Mahdi Ahmadi1 Héctor Abruña1

1, Cornell university, Ithaca, New York, United States

The sluggish kinetics of the oxygen reduction reaction (ORR) at the cathode remains as one of the main challenges for commercial viability of alkaline exchange membrane fuel cells (AEMFCs). It is therefore, of great interest to explore the development of electrocatalysts with superior activity and stability relative to the coinventional carbon supported Pt nanoparticles (NPs).
In this work we have studied the effects and evolution of structure and surface composition of Pt-Mn NPs on their electrocatalytic activity for the ORR in alkaline media. Pt-Mn NPs were synthesized using solvothermal methods and were supported on C via impregnation. An ordered intermetallic phase was obtained by heat treatment. We have investigated the crystalline structure of these NPs using X-ray diffraction (XRD) and their size, morphology and composition using TEM/STEM, EELS and EDX. Cyclic voltammetry (CV) and rotating disk electrode (RDE) voltammetry were used to assess their electrocatalytic activity and stability.
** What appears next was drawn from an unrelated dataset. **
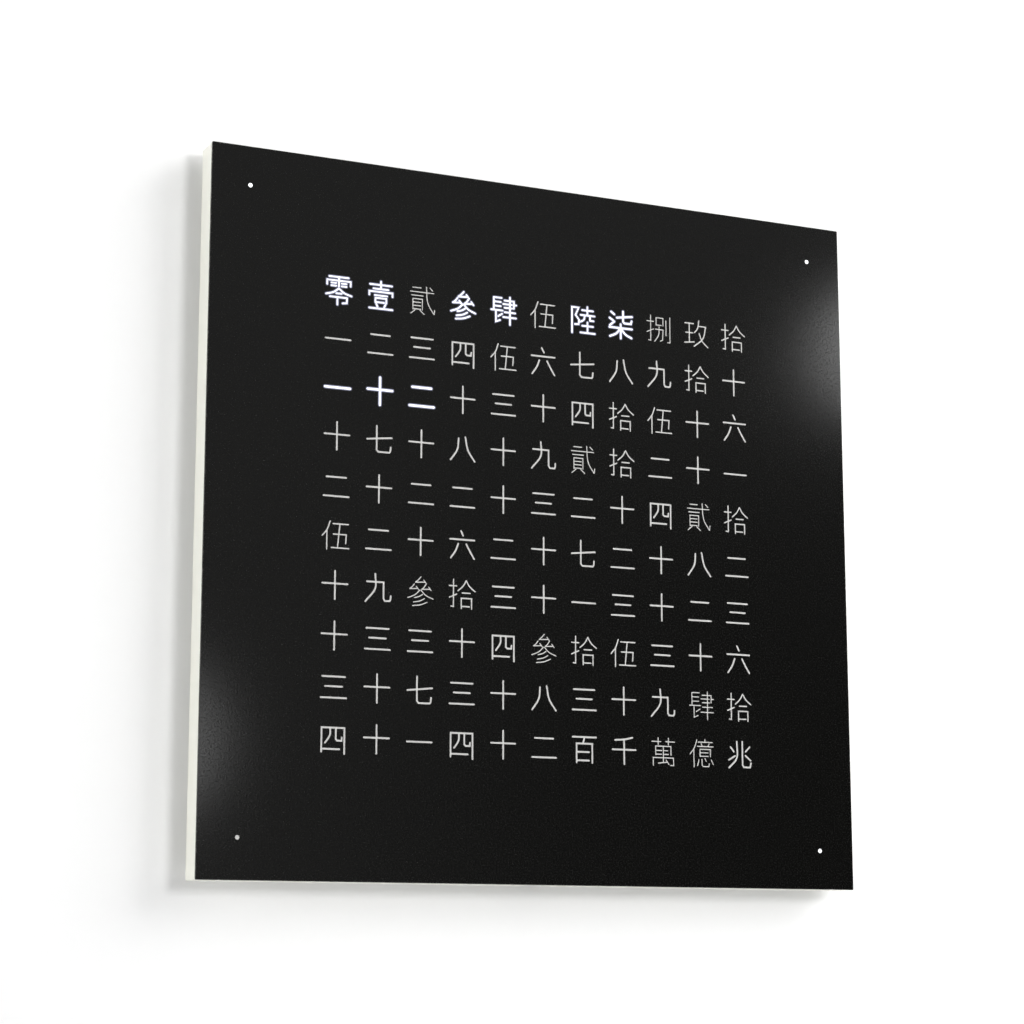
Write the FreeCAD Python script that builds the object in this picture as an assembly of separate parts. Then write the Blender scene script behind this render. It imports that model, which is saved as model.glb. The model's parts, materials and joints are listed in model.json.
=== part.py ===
"""Wall clock that tells the time with lit characters on a square black face.

A milled, lacquered casing hangs on two keyhole plates. A printed circuit board with one light source
per character lies in the casing's front pocket, under a grid of tapered light wells. A thin steel
cover carries the opal diffuser and is held by eight magnets, so it pulls straight off. Four light
wells in the corners count single minutes. The electronics, the power socket and the three setting
buttons sit in a bay that is milled into the back, behind the bottom rim.

Millimetres. X to the right as the face is seen, Y into the wall, Z up. The origin is the centre of
the back face, which lies against the wall at Y = 0, so everything in front of it has a negative Y.
"""

import FreeCAD
import Part

import math
import os

Vec = FreeCAD.Vector
ALONG_Y = Vec(0, 1, 0)
ALONG_Z = Vec(0, 0, 1)

# How far a cutter runs past the surface that it opens, and what counts as no distance
past = 1.0
tiny = 1e-6

# Number of flat sides that keep small round pieces and their holes light
screw_sides = 8
disc_sides = 12
round_sides = 24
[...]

The Pt-Mn NPs were electrochemically dealloyed in acidic media, through potential cycling, leading to the formation of a ~1nm thick Pt shell on an ordered Pt3Mn core. Enhanced mass and specific activity resulted by such electrochemical dealloying. The stability of the electrocatalyst was tested after 4,000 potential cycles in alkaline media following the DOE protocol (0.6-1.0 V vs reversible hydrogen electrode). In alkaline media, Mn surface segregation ensued, leading to a lower electrocatalytic activity when compared to the freshly dealloyed catalyst.